Reputation: 63
I'm trying to upload a sample pyspark dataframe to Azure blob, after converting it to excel format. Getting the below error. Also, below is the snippet of my sample code.
If there is a other way to do the same, pls let me know.
from pyspark.sql.types import StructType,StructField, StringType, IntegerType
import pandas as ps
#%pip install xlwt
#%pip install openpyxl
#%pip install fsspec
my_data = [
("A","1","M",3000),
("B","2","F",4000),
("C","3","M",4000)
]
schema = StructType([ \
StructField("firstname",StringType(),True), \
StructField("id", StringType(), True), \
StructField("gender", StringType(), True), \
StructField("salary", IntegerType(), True) \
])
df = spark.createDataFrame(data=my_data,schema=schema)
pandasDF = df.toPandas()
pandasDF.to_excel("wasbs://[email protected]/output_file.xlsx")
ValueError: Protocol not known: wasbs
Upvotes: 0
Views: 694
Reputation: 4544
You are directly using python library pandas
to write the data. This isn't work this way. You need to first mount the Azure Blob storage container and then write the data.

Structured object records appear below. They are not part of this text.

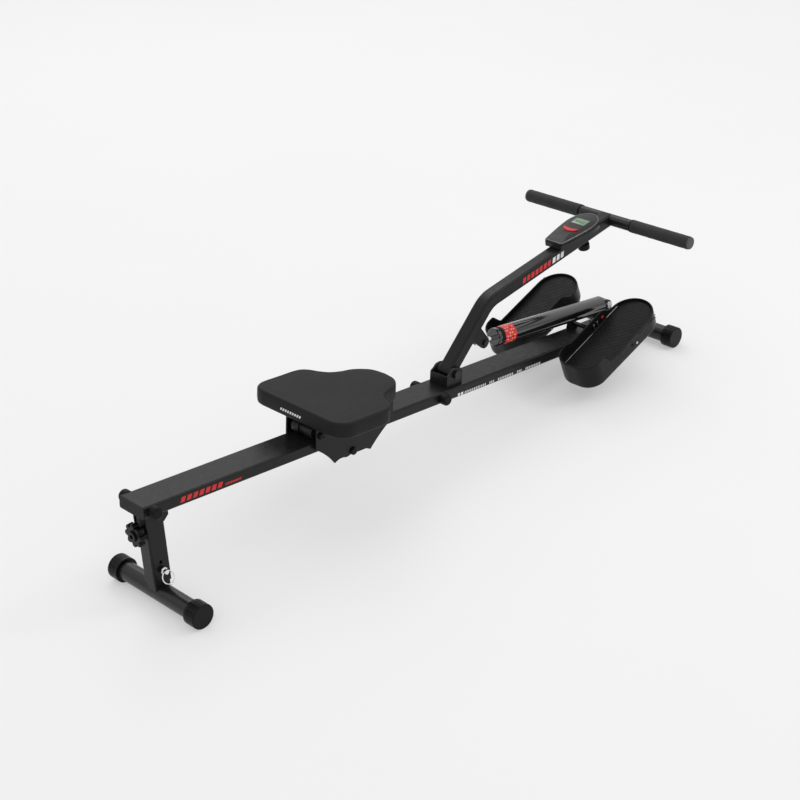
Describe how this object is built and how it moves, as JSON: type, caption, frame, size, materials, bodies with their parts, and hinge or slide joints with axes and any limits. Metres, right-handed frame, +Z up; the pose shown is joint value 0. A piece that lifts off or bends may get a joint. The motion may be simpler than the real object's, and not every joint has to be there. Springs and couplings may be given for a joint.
{
  "type": "rowing machine",
  "caption": "Rower with a sloping rail, rolling saddle seat, pulled handle arm, hydraulic cylinder, tilting foot tubs and a small monitor.",
  "frame": {"origin": "on the floor, under the middle of the machine's bounding box", "axes": "+X forward, from the seat towards the pedals and handlebar; +Y to the rower's left; +Z up"},
  "size_m": [1.7173, 0.525, 0.4091],
  "materials": {
    "frame_paint": "satin black powder coat",
    "black_plastic": "moulded black plastic",
    "pedal_plastic": "textured black plastic",
    "bed_rubber": "quilted black rubber",
    "bumper_rubber": "solid black rubber",
    "grip_foam": "closed-cell black foam",
    "plug_grey": "light grey plastic",
    "seat_vinyl": "grained black vinyl over foam",
    "plywood": "plain plywood",
    "bright_steel": "zinc plated steel",
    "black_steel": "black oxide steel",
    "chrome_plate": "polished chrome plate",
    "nylon": "dark nylon",
    "cylinder_gloss": "glossy black enamel",
    "display": "grey-green display window",
    "button_red": "red plastic key",
    "circuit_board": "green circuit board with metal cell"
  },
  "bodies": {
    "frame": {"main_rail": "frame_paint", "rail_end_caps": "black_plastic", "rear_leg": "frame_paint", "leg_bracket": "frame_paint", "leg_bolt": "black_steel", "knob_spacer": "black_plastic", "front_stabiliser": "frame_paint", "front_foot_caps": "black_plastic", "front_saddle": "frame_paint", "bumpers": "bumper_rubber", "arm_bracket": "frame_paint", "arm_pivot_bolt": "black_steel", "cylinder_bracket": "frame_paint", "cylinder_bolt": "bright_steel", "pedal_axle": "bright_steel", "pedal_axle_mount": "frame_paint"},
    "star_knob": {"star_knob": "black_plastic", "star_knob_stud": "bright_steel"},
    "lock_pin": {"lock_pin": "chrome_plate"},
    "lock_pin_ring": {"lock_pin_ring": "chrome_plate"},
    "rear_foot": {"foot_stem": "frame_paint", "rear_stabiliser": "frame_paint", "rear_foot_caps": "black_plastic"},
    "seat_carriage": {"seat_cushion": "seat_vinyl", "seat_board": "plywood", "carriage_bridge": "frame_paint", "carriage_plate_left": "frame_paint", "carriage_plate_right": "frame_paint", "seat_screws": "bright_steel", "roller_bolts": "black_steel", "roller_spacers": "black_steel"},
    "rear_roller": {"rear_roller": "nylon"},
    "front_roller": {"front_roller": "nylon"},
    "lower_roller": {"lower_roller": "nylon"},
    "handle_arm": {"handle_arm": "frame_paint", "pivot_sleeve": "frame_paint", "pivot_bushes": "nylon", "cylinder_lug": "frame_paint", "lug_bolt": "bright_steel", "handlebar": "frame_paint", "grip_left": "grip_foam", "grip_right": "grip_foam", "grip_plugs": "plug_grey", "monitor_case": "black_plastic", "monitor_cover": "black_plastic", "monitor_screen": "display", "monitor_electronics": "circuit_board"},
    "monitor_button": {"monitor_button": "button_red"},
    "clamp_knob": {"clamp_knob": "black_plastic"},
    "cylinder": {"cylinder_tube": "cylinder_gloss", "cylinder_head": "cylinder_gloss", "cylinder_base": "cylinder_gloss"},
    "resistance_dial": {"resistance_dial": "black_plastic"},
    "piston_rod": {"piston_rod": "chrome_plate"},
    "pedal_left": {"pedal_left": "pedal_plastic", "pedal_pad_left": "bed_rubber"},
    "pedal_right": {"pedal_right": "pedal_plastic", "pedal_pad_right": "bed_rubber"}
  },
  "joints": [
    {"name": "star_knob_turn", "type": "hinge", "parent": "frame", "child": "star_knob", "pos_m": [-0.85375, 0, 0.1885], "axis": [1, 0, 0], "continuous": true},
    {"name": "lock_pin_pull", "type": "slide", "parent": "frame", "child": "lock_pin", "axis": [0, -1, 0], "range_m": [0, 0.02]},
    {"name": "ring_swing", "type": "hinge", "parent": "lock_pin", "child": "lock_pin_ring", "pos_m": [-0.80775, -0.0315, 0.0908], "axis": [-1, 0, 0], "range_deg": [0, 50]},
    {"name": "foot_height", "type": "slide", "parent": "frame", "child": "rear_foot", "axis": [0, 0, -1], "range_m": [0, 0.018]},
    {"name": "seat_slide", "type": "slide", "parent": "frame", "child": "seat_carriage", "axis": [0.9927, 0, -0.121], "range_m": [-0.425, 0.16]},
    {"name": "rear_roller_turn", "type": "hinge", "parent": "seat_carriage", "child": "rear_roller", "pos_m": [-0.36648, 0, 0.22634], "axis": [0, 1, 0], "range_deg": [-1490, 565]},
    {"name": "front_roller_turn", "type": "hinge", "parent": "seat_carriage", "child": "front_roller", "pos_m": [-0.16795, 0, 0.20214], "axis": [0, 1, 0], "range_deg": [-1490, 565]},
    {"name": "lower_roller_turn", "type": "hinge", "parent": "seat_carriage", "child": "lower_roller", "pos_m": [-0.27542, 0, 0.14694], "axis": [0, 1, 0], "range_deg": [-405, 1065]},
    {"name": "arm_pull", "type": "hinge", "parent": "frame", "child": "handle_arm", "pos_m": [0.09353, 0, 0.18195], "axis": [0, -1, 0], "range_deg": [0, 40]},
    {"name": "monitor_button_press", "type": "slide", "parent": "handle_arm", "child": "monitor_button", "axis": [0.1279, 0, -0.9918], "range_m": [0, 0.0012], "stiffness_N_per_m": 400},
    {"name": "clamp_knob_turn", "type": "hinge", "parent": "handle_arm", "child": "clamp_knob", "pos_m": [0.61065, 0, 0.36286], "axis": [-0.1279, 0, 0.9918], "continuous": true},
    {"name": "cylinder_swing", "type": "hinge", "parent": "frame", "child": "cylinder", "pos_m": [0.70225, 0, 0.1355], "axis": [0, -1, 0], "range_deg": [-7.5, 0]},
    {"name": "resistance_dial_turn", "type": "hinge", "parent": "cylinder", "child": "resistance_dial", "pos_m": [0.50478, 0, 0.16726], "axis": [-0.9873, 0, 0.1588], "range_deg": [0, 330]},
    {"name": "rod_slide", "type": "slide", "parent": "cylinder", "child": "piston_rod", "axis": [-0.9873, 0, 0.1588], "range_m": [0, 0.062]},
    {"name": "left_pedal_tilt", "type": "hinge", "parent": "frame", "child": "pedal_left", "pos_m": [0.60625, 0.124, 0.1065], "axis": [0, 1, 0], "range_deg": [0, 25]},
    {"name": "right_pedal_tilt", "type": "hinge", "parent": "frame", "child": "pedal_right", "pos_m": [0.60625, -0.124, 0.1065], "axis": [0, 1, 0], "range_deg": [0, 25]}
  ],
  "couplings": [
    {"joint": "rear_roller_turn", "follows": "seat_slide", "rad_per_m": 60.976},
    {"joint": "front_roller_turn", "follows": "seat_slide", "rad_per_m": 60.976},
    {"joint": "lower_roller_turn", "follows": "seat_slide", "rad_per_m": -43.478},
    {"joint": "cylinder_swing", "follows": "arm_pull", "ratio": -0.177},
    {"joint": "rod_slide", "follows": "arm_pull", "m_per_rad": 0.0854}
  ]
}
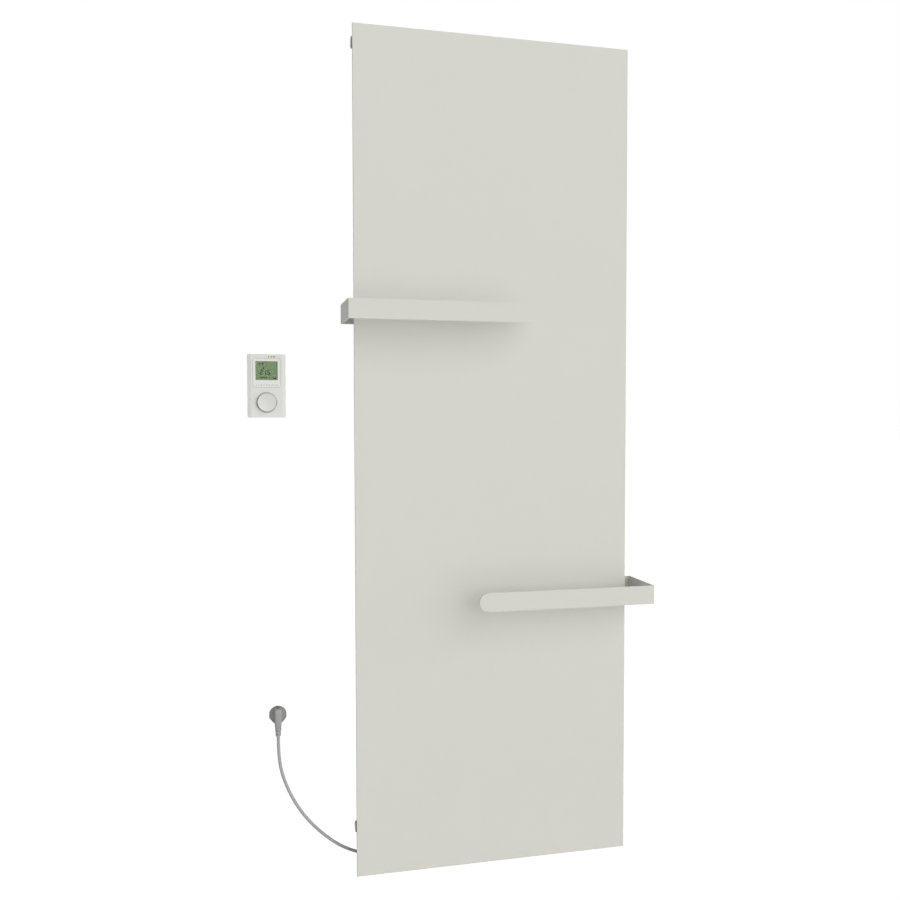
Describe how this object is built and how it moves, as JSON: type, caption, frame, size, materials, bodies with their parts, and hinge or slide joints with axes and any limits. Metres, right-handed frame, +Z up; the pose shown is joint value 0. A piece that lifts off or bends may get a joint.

To mount, use following command:
dbutils.fs.mount(
source = "wasbs://<container-name>@<storage-account-name>.blob.core.windows.net",
mount_point = "/mnt/<mount-name>",
extra_configs = {"<conf-key>":dbutils.secrets.get(scope = "<scope-name>", key = "<key-name>")})
To write, use below commands:
df.write
.mode("overwrite")
.option("header", "true")
.csv("dbfs:/mnt/azurestorage/filename.csv"))
Upvotes: 1